An ego bruises easily. As an English major and writer, with a competitive streak that I rarely unleash because I don’t pick up gameplay nuances easily, it does hurt that the one game that it seems I would master is a bit more like snakes and ladders. You can’t predict when you will get better or identify the patterns. It would take a few months to master, rather than a few days.

To reset Wordle, you have to erase your browser history. I have no desire to do that right now. It seems like a bit of effort, especially when you get constantly reminded of how many words that you guessed incorrectly. Plus, it would erase all of the progress that you have made on a device. Then you can’t review the amount of five-letter words that exist in the English lexicon. And again, where is the fun in that?

Source: Sky News.

You Get Shamed for Turning To Help

As an amateur gamer, I can say that I often need help with playing games. I don’t dodge bullet hell easily. In addition, I don’t often play with a controller. You would think that Wordle would come naturally to me. It does not.

I sometimes turn to the internet for help when I get some letters right on Wordle but then I have to quickly fix them. Some websites pass no judgment and provide suggestions to help you fill in the blanks.

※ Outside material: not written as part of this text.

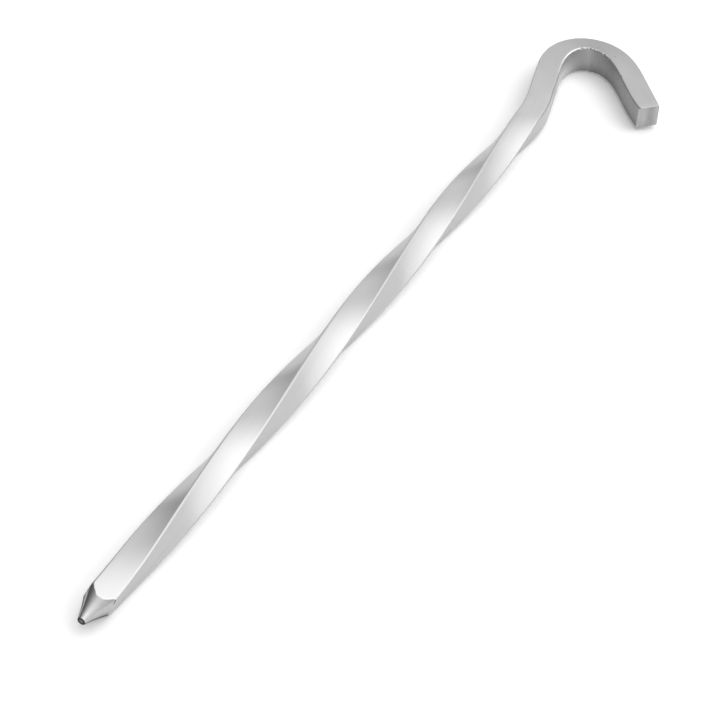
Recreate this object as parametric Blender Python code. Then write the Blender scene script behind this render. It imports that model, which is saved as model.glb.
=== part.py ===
"""Tent stake: one square aluminium bar with a turned point, a twisted shank and a bent hook.

The stake lies on its side. +X runs along the shank from the point to the hook, and the hook is bent in the
XY plane, so +Z is square to it. The origin is the centre of the point's blunt end. Lengths are in millimetres
until the mesh is made, and angles are in degrees.

A place on the bar is told by its distance from the point along the bar's centre line, as on the straight bar
before it was bent.
"""

import math

import bmesh
import bpy

MM = 0.001

# Bar
BAR_WIDTH = 6.0
CORNER_RADIUS = 0.45
CORNER_SEGMENTS = 4

# Shank: the twist is left-handed. It starts where the bar was gripped at the point, reaches its full rate over
# TWIST_START, tightens a little towards the hook, and runs out at TWIST_END.
SHANK_LENGTH = 189.4
TWIST_START = 20.0
TWIST_END = 193.5
TWIST_RUN_OUT = 3.6
TWIST_RATE_LOW = 1.94
TWIST_RATE_HIGH = 2.24

# Hook: a shallow bend to the left and then a tight one to the right, each eased in and out
NECK_RADIUS = 28.7
NECK_EASE = 3.0
NECK_ARC = 5.0
NECK_TO_CROOK = 9.4
CROOK_RADIUS = 8.0
CROOK_EASE_IN = 13.4
CROOK_ARC = 6.6
CROOK_EASE_OUT = 16.0
LEG_LENGTH = 12.56
# The bar was sheared off a little askew: how far the cut leads for each millimetre towards the inside of the hook
CUT_SLOPE = 0.07
# Bent bar swells on the inside of the bend and thins on the outside. This is its plastic Poisson's ratio.
BEND_SPREAD = 0.5

# Point: turned to a cone that grows steeper towards its base, with a blunt end
POINT_END_RADIUS = 0.88
POINT_SLOPE = 0.3325
POINT_FLARE = 0.0168
POINT_LENGTH = 7.2
POINT_SEGMENTS = 40
POINT_STEPS = 6
CUTTER_RADIUS = 5.5
CUTTER_OVERRUN = 1.0

# How far the bar may twist or bend between two sections of the mesh, and the longest gap between sections
STEP_ANGLE = 4.5
STEP_LENGTH = 4.0

ALUMINIUM_COLOUR = (0.55, 0.55, 0.55, 1.0)
ALUMINIUM_ROUGHNESS = 0.32


def bend_stations():
    """(distance, curvature) pairs, between which the curvature changes evenly. Left is positive."""
    neck, crook = 1 / NECK_RADIUS, -1 / CROOK_RADIUS
    spans = [
        (NECK_EASE, neck),
        (NECK_ARC, neck),
        (NECK_EASE, 0.0),
        (NECK_TO_CROOK, 0.0),
        (CROOK_EASE_IN, crook),
        (CROOK_ARC, crook),
        (CROOK_EASE_OUT, 0.0),
        (LEG_LENGTH, 0.0),
    ]
    stations = [(0.0, 0.0), (SHANK_LENGTH, 0.0)]
    for length, curvature in spans:
        stations.append((stations[-1][0] + length, curvature))
    return stations


def twist_stations():
    """(distance, degrees of twist per millimetre) pairs, between which the rate changes evenly."""
    return [
        (0.0, 0.0),
        (TWIST_START, TWIST_RATE_LOW),
        (TWIST_END - TWIST_RUN_OUT, TWIST_RATE_HIGH),
        (TWIST_END, 0.0),
        (bar_length(), 0.0),
    ]


def bar_length():
    return bend_stations()[-1][0]


def value_at(stations, distance):
    for (start, low), (end, high) in zip(stations, stations[1:]):
        if distance <= end:
            return low + (high - low) * (distance - start) / (end - start)
    return stations[-1][1]


def total_to(stations, distance):
    """The area under the stations' broken line, from 0 to this distance."""
    total = 0.0
    for (start, low), (end, _) in zip(stations, stations[1:]):
        if distance <= start:
            break
        stop = min(distance, end)
        total += (stop - start) * (low + value_at(stations, stop)) / 2
    return total


def section_distances():
    """Where the mesh has its sections: closer together where the bar twists or bends faster."""
    bends, twists = bend_stations(), twist_stations()
    distances = [0.0]
    while distances[-1] < bar_length():
        here = distances[-1]
        ahead = here + 1.0
        bend = max(abs(value_at(bends, here)), abs(value_at(bends, ahead)))
        twist = max(value_at(twists, here), value_at(twists, ahead))
        turning = max(math.degrees(bend), twist)
        step = min(STEP_LENGTH, STEP_ANGLE / turning) if turning else STEP_LENGTH
        distances.append(here + step)
    return distances[:-1] + [bar_length()]


def centre_line(distances):
    """(x, y, heading) at each distance, by short chords along the curve."""
    bends = bend_stations()
    x = y = 0.0
    places = [(0.0, 0.0, 0.0)]
    for start, end in zip(distances, distances[1:]):
        chord_heading = total_to(bends, (start + end) / 2)
        x += (end - start) * math.cos(chord_heading)
        y += (end - start) * math.sin(chord_heading)
        places.append((x, y, total_to(bends, end)))
    return places


def square_section():
    """The bar's outline as (across, up) points: a square with round corners."""
    reach = BAR_WIDTH / 2 - CORNER_RADIUS
    points = []
    for corner in range(4):
        middle = math.radians(45 + 90 * corner)
        cx = math.copysign(reach, math.cos(middle))
        cy = math.copysign(reach, math.sin(middle))
        for i in range(CORNER_SEGMENTS + 1):
            angle = math.radians(90 * corner + 90 * i / CORNER_SEGMENTS)
            points.append((cx + CORNER_RADIUS * math.cos(angle), cy + CORNER_RADIUS * math.sin(angle)))
    return points


def section_points(place, twist, curvature, slope):
    """The outline at one place on the bar, twisted and spread by the bend. A slope of 0 is square to the bar."""
    x, y, heading = place
    points = []
    for across, up in square_section():
        left = across * math.cos(twist) - up * math.sin(twist)
        high = across * math.sin(twist) + up * math.cos(twist)
        high *= 1 + BEND_SPREAD * curvature * left
        along_x = x - left * math.sin(heading) - slope * left * math.cos(heading)
        along_y = y + left * math.cos(heading) - slope * left * math.sin(heading)
        points.append((along_x, along_y, high))
    return points


def loft(bm, sections):
    """A closed skin over the sections, with a flat cap at each end."""
    rings = [[bm.verts.new([c * MM for c in point]) for point in section] for section in sections]
    count = len(rings[0])
    for ring, following in zip(rings, rings[1:]):
        for i in range(count):
            j = (i + 1) % count
            bm.faces.new((ring[i], ring[j], following[j], following[i]))
    bm.faces.new(list(reversed(rings[0])))
    bm.faces.new(rings[-1])


def finish_mesh(bm, name):
    """The object of this mesh, with every face turned outwards."""
    bmesh.ops.recalc_face_normals(bm, faces=bm.faces)
    mesh = bpy.data.meshes.new(name)
    bm.to_mesh(mesh)
    bm.free()
    made = bpy.data.objects.new(name, mesh)
    bpy.context.scene.collection.objects.link(made)
    return made


def make_bar():
    """The bent and twisted bar, before its point is turned."""
    bends, twists = bend_stations(), twist_stations()
    distances = section_distances()
    whole_twist = total_to(twists, bar_length())
    sections = []
    for distance, place in zip(distances, centre_line(distances)):
        twist = math.radians(whole_twist - total_to(twists, distance))
        slope = CUT_SLOPE if distance == bar_length() else 0.0
        sections.append(section_points(place, twist, value_at(bends, distance), slope))
    bm = bmesh.new()
    loft(bm, sections)
    return finish_mesh(bm, "stake")


def point_radius(x):
    return POINT_END_RADIUS + POINT_SLOPE * x + POINT_FLARE * x * x


def make_point_cutter():
    """What the lathe takes off round the point: a ring whose inside is the cone."""
    inside = [(POINT_LENGTH * i / POINT_STEPS) for i in range(POINT_STEPS + 1)]
    profile = [(-CUTTER_OVERRUN, POINT_END_RADIUS)]
    profile += [(x, point_radius(x)) for x in inside]
    profile += [(POINT_LENGTH, CUTTER_RADIUS), (-CUTTER_OVERRUN, CUTTER_RADIUS)]
    bm = bmesh.new()
    rings = []
    for i in range(POINT_SEGMENTS):
        angle = math.tau * i / POINT_SEGMENTS
        ring = [(x * MM, r * math.cos(angle) * MM, r * math.sin(angle) * MM) for x, r in profile]
        rings.append([bm.verts.new(point) for point in ring])
    for ring, following in zip(rings, rings[1:] + rings[:1]):
        for i in range(len(profile)):
            j = (i + 1) % len(profile)
            bm.faces.new((ring[i], ring[j], following[j], following[i]))
    cutter = finish_mesh(bm, "point_cutter")
    cutter.hide_render = True
    cutter.display_type = "WIRE"
    return cutter


def make_aluminium():
    material = bpy.data.materials.new("aluminium")
    material.use_nodes = True
    shader = material.node_tree.nodes["Principled BSDF"]
    shader.inputs["Base Color"].default_value = ALUMINIUM_COLOUR
    shader.inputs["Metallic"].default_value = 1.0
    shader.inputs["Roughness"].default_value = ALUMINIUM_ROUGHNESS
    return material


def make_stake():
    stake = make_bar()
    stake.data.materials.append(make_aluminium())
    turned = stake.modifiers.new("turned_point", "BOOLEAN")
    turned.operation = "DIFFERENCE"
    turned.solver = "EXACT"
    turned.object = make_point_cutter()
    return stake


def clear_scene():
    for thing in list(bpy.data.objects):
        bpy.data.objects.remove(thing, do_unlink=True)


clear_scene()
make_stake()
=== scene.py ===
"""The looks of the tent stake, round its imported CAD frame.

The CAD node is a coarse bar, so a fine bar of the same shape stands for it: drawn along its length, twisted
and bent, with a turned point and a sheared end. +X runs along the shank from the point to the hook, and +Z is
up. Lengths are in millimetres until something is placed in the scene, and angles are in degrees.

A place on the bar is told by its distance from the point along the centre line, and by how far across and up
it lies in the section. Those three were the bar's own straight axes before it was twisted and bent, so its
grain and its marks follow them. The inside of the hook is the side where across is negative.
"""

import math

import bmesh
import bpy
from mathutils import Matrix, Vector, noise


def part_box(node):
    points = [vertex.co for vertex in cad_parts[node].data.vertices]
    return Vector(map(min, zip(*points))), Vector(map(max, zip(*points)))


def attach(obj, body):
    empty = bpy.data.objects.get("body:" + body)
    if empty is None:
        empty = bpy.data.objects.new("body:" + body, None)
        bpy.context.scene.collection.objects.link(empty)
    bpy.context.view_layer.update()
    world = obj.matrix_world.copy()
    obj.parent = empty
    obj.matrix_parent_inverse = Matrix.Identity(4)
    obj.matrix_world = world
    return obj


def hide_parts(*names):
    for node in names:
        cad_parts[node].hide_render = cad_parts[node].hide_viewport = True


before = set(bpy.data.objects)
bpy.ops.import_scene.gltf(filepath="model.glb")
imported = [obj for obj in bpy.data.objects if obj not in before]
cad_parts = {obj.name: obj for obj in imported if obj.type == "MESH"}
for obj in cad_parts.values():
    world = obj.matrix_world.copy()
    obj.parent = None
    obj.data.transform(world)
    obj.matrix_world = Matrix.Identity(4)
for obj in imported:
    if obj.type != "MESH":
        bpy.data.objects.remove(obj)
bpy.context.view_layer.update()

MM = 0.001

# Bar, shank and hook, as the CAD model has them
BAR_WIDTH = 6.0
CORNER_RADIUS = 0.45
SHANK_LENGTH = 189.4
TWIST_START = 20.0
TWIST_END = 193.5
TWIST_RUN_OUT = 3.6
TWIST_RATE_LOW = 1.94
TWIST_RATE_HIGH = 2.24
NECK_RADIUS = 28.7
NECK_EASE = 3.0
NECK_ARC = 5.0
NECK_TO_CROOK = 9.4
CROOK_RADIUS = 8.0
CROOK_EASE_IN = 13.4
CROOK_ARC = 6.6
CROOK_EASE_OUT = 16.0
LEG_LENGTH = 12.56
CUT_SLOPE = 0.07
BEND_SPREAD = 0.5
POINT_END_RADIUS = 0.88
POINT_SLOPE = 0.3325
POINT_FLARE = 0.0168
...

My sister teased me lightly when I explained that sometimes I turn to Google. She says that the fun of Wordle is if you can figure out the word. I would rather have the assistance on days when my brain doesn’t summon the right word.

All joking aside, I do feel that Wordle has made 2022 more fun. It’s nice to have a game where words do matter but aren’t high stakes. Words have power, and here they remind us of their multitudes.